> [The problem]: How does the data below read from its first line through the line containing "import * as"? Print those lines exactly.

[Data extract start]

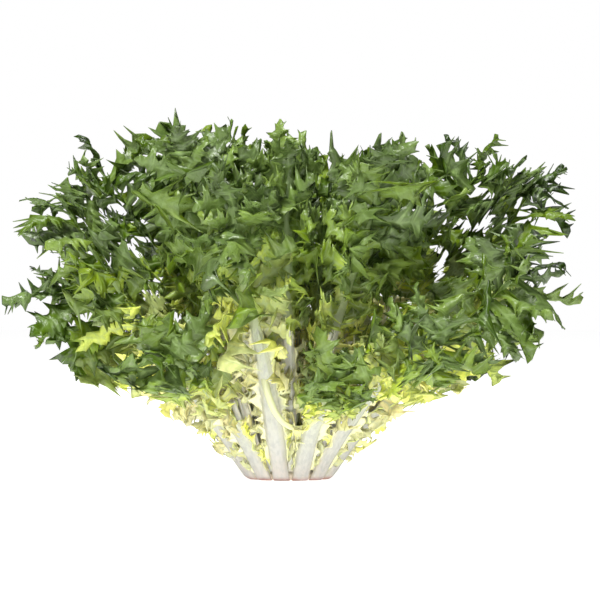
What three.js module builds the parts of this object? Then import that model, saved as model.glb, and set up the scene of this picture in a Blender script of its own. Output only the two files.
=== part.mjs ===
// A curly endive (frisee) head, standing on its cut base as it does on a counter.
// Millimetres, +Z up. The origin is the centre of the cut face, and the front of the head faces -Y.
//
// Every leaf lies along an arc that leaves the foot and bends outwards. Outer leaves start further
// out, lean more and bend more, so that no two arcs ever meet. The head is shared out along those
// arcs: whorls share it from the middle outwards, and the leaves of a whorl share the turn. A leaf
// keeps inside its own share, which is why neighbours come close and never touch.

import * as THREE from "three";

// The fan of arcs
const FOOT_RADIUS = 25; // of the outermost stalks at the cut
const DEPTH_SHARE = 0.93; // front to back, against side to side
const LEAN_DEG = 46; // of the outermost arc from upright, at the foot
const LEAN_POWER = 1.85; // how fast the lean grows from the middle outwards
const ARCH_DEG_PER_MM = 0.25; // how much the outermost arc bends outwards
const ARCH_POWER = 4.8; // how fast that bend grows from the middle outwards
const LEAST_BEND = 1e-6; // in radians a millimetre, of the upright arcs in the middle
const SHARE_USED = 0.94; // of a leaf's share of the head, so that a gap stays round it

// Stalks and ribs
const EDGE = 1.5; // thickness of a stalk or rib at its edges
const BULGE = 0.22; // how far its middle stands outwards, as a share of its thickness
const RIB_TIP = { width: 3, thick: 1.1 }; // of a rib at its tip
const STALK_GAP = 0.35; // between a white stalk and the green leaf that it carries
const STALK_ROWS = [0, 0.12, 0.4, 0.7, 1]; // where a stalk has its sections, as shares of its length
const WANDER = 0.2; // how far a rib wanders sideways, as a share of its half of the room there
const WANDER_WAVE = 7; // radians of that wave along a leaf
const SWAY_POWER = 1.4; // how late along a leaf its sway outwards or inwards comes

// Leaves
const BLADE = 0.8; // thickness of the green parts
const TIP_LOBE = 29; // length of the lobe that ends a leaf
const TIP_LIFT = [-0.35, 0.45]; // how far it stands out of the leaf, as a share of its length
const LOBE_REACH = 1.5; // length of a side lobe against the room that its leaf has there
const LOBE_AHEAD = 1.2; // the same against the way that is left to the leaf's tip
const LOBE_MOST = 46; // the longest side lobe
const LOBE_TURN_DEG = [16, 66]; // how far side lobes turn out of the leaf's plane
const SWEEP_DEG = [20, 48]; // how far they point forwards, at the leaf's foot and at its tip
const TWIST_DEG = 30; // how far a lobe turns about itself towards its tip, at most
const CURL = 0.16; // how far its teeth bend out of its plane, as a share of its length, at most
const TOOTH_AT = [0.56, 0.7]; // how far out its lower and its upper tooth are, as a share of its length
const TOOTH_ROOM = 0.6; // how far its side teeth reach into the way to the next lobe
const TOOTH_MOST = 0.42; // the same as a share of the lobe's length, at most
const TOOTH_JITTER = 0.1; // how far the teeth vary, as a share of the lobe's length
const NECK_AT = [0.3, 0.36]; // how far out the lower and the upper side of a lobe are narrowest
const NECK = 0.07; // half its width there, as a share of its length, at most
const NECK_ROOM = 0.07; // the same as a share of the way to the next lobe, at most

// The three-toothed lobe that ends a leaf, as shares of its length across and along, and of its lift
const TIP_NECK = { across: 0.07, along: 0.3, lift: 0.1 };
const TIP_RIGHT = { across: 0.46, along: 0.6, lift: 0.8 };
const TIP_LEFT = { across: -0.46, along: 0.7, lift: 0.8 };
const TIP_END = { across: 0, along: 1, lift: 0.5 };

// The two teeth of a wing and the notch between them, as shares of the way between two sections of
// the stalk and of the wing's width
const WING_TOOTH = [0.42, 0.8];
const WING_NOTCH = [0.55, 0.25];
const WING_END = [0.95, 1];

// How leaves and lobes vary, each as the least and the most that a draw gives
const SWAY_RANGE = [0.8, 1.15];
const LENGTH_RANGE = [0.96, 1.03];
const BARE_RANGE = [0.9, 1.1];
const ACROSS_RANGE = [-0.25, 0.25];
const SWEEP_RANGE = [0.96, 1.04];
const LOBE_RANGE = [0.85, 1.1];

// The repeatable draws: each next state is the last one times the factor, modulo the last number
const DRAW_FACTOR = 16807;
const DRAW_MODULO = 2147483647;
const SEED_STEP = 7919;
const SEED_START = 9004411;
const DRAWS_LEFT_OUT = 3; // the first ones, which would grow evenly from leaf to leaf

// Leaves whose tips come near this upright plane are shorter, which parts the crown.
const PARTING = { x: 30, width: 18, depth: 0.18 };

// The cut stem that the leaves grow round, as radius and height
const STEM_PROFILE = [
  [18.8, 0],
  [18.8, 3.3],
  [13.0, 5.5],
  [12.2, 9.0],
  [6.8, 9.4],
  [6.0, 11.2],
];
const STEM_SIDES = 18;
const STEM_DOME = 0.4; // how far the top of the stem rises over its last ring

// Whorls from the outside inwards. share is the whorl's part of the fan, from 0 in the middle to 1
// outside, and turn the place of its first leaf. foot is where its stalks start, length how long
// the whole leaf is, and bare the part of that with no lobes. sways says which way each leaf sways,
// from -1 inwards to 1 outwards, over and over round the whorl, on top of how far all of them are
// tucked in. fall is how much shorter the outwards ones are. rows counts the pairs of lobes.
const WHORLS = [
  {
    name: "outer",
    count: 13,
    share: [0.74, 1],
    turn: 1.35,
    foot: 0,
    bare: 0.46,
    length: 189,
    fall: 0.25,
    rows: 7,
    sway: 0.8,
    sways: [1, -1, 1, -1, 1, 0, -1, 1, -1, 1, 0.8, 0, -1],
    tuck: 0.12,
    stalk: { width: 13.5, thick: 4.6 },
    rib: { width: 8, thick: 2.6 },
    wing: { wide: 8, curl: 8 },
    split: true,
    green: "leaf_green",
  },
  {
    name: "middle",
    count: 12,
    share: [0.5, 0.74],
    turn: 1,
    foot: 6.4,
    bare: 0.46,
    length: 221,
    fall: -0.05,
    rows: 8,
    sway: 0.85,
    sways: [-1, 1],
    tuck: 0,
    stalk: { width: 10, thick: 4.4 },
    rib: { width: 7, thick: 2.4 },
    split: true,
    green: "leaf_light_green",
  },
  {
    name: "inner",
    count: 6,
    share: [0.3, 0.5],
    turn: 0.3,
    foot: 9.9,
    bare: 0.43,
    length: 214,
    fall: 0,
    rows: 8,
    sway: 0.5,
    sways: [-1, 0, -1, 1, 0, -1],
    tuck: 0,
    stalk: { width: 7, thick: 4 },
    rib: { width: 6, thick: 2.2 },
    split: false,
    green: "heart_yellow",
  },
  {
    name: "heart",
    count: 3,
    share: [0, 0.3],
    turn: 0.1,
    foot: 12.2,
    bare: 0.4,
    length: 204,
    fall: 0,
    rows: 7,
    sway: 0.1,
    sways: [-1, 1],
    tuck: 0,
    stalk: { width: 4, thick: 2.6 },
    rib: { width: 5, thick: 2 },
    split: false,
    green: "heart_yellow",
  },
];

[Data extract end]

> [Solution]:
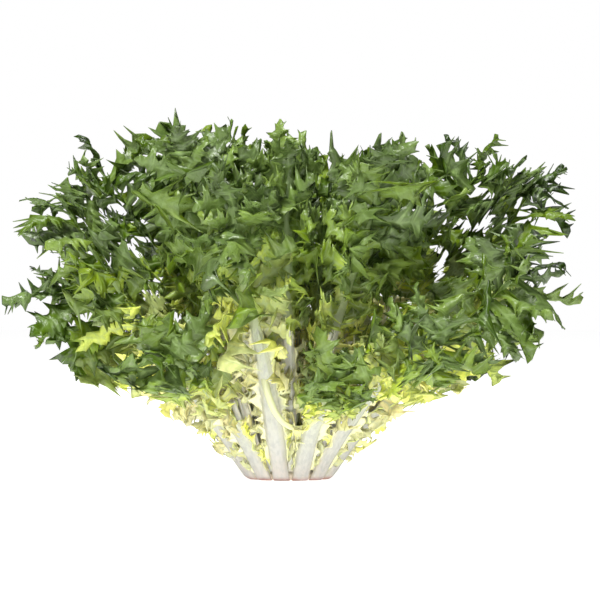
What three.js module builds the parts of this object? Then import that model, saved as model.glb, and set up the scene of this picture in a Blender script of its own. Output only the two files.
=== part.mjs ===
// A curly endive (frisee) head, standing on its cut base as it does on a counter.
// Millimetres, +Z up. The origin is the centre of the cut face, and the front of the head faces -Y.
//
// Every leaf lies along an arc that leaves the foot and bends outwards. Outer leaves start further
// out, lean more and bend more, so that no two arcs ever meet. The head is shared out along those
// arcs: whorls share it from the middle outwards, and the leaves of a whorl share the turn. A leaf
// keeps inside its own share, which is why neighbours come close and never touch.

import * as THREE from "three";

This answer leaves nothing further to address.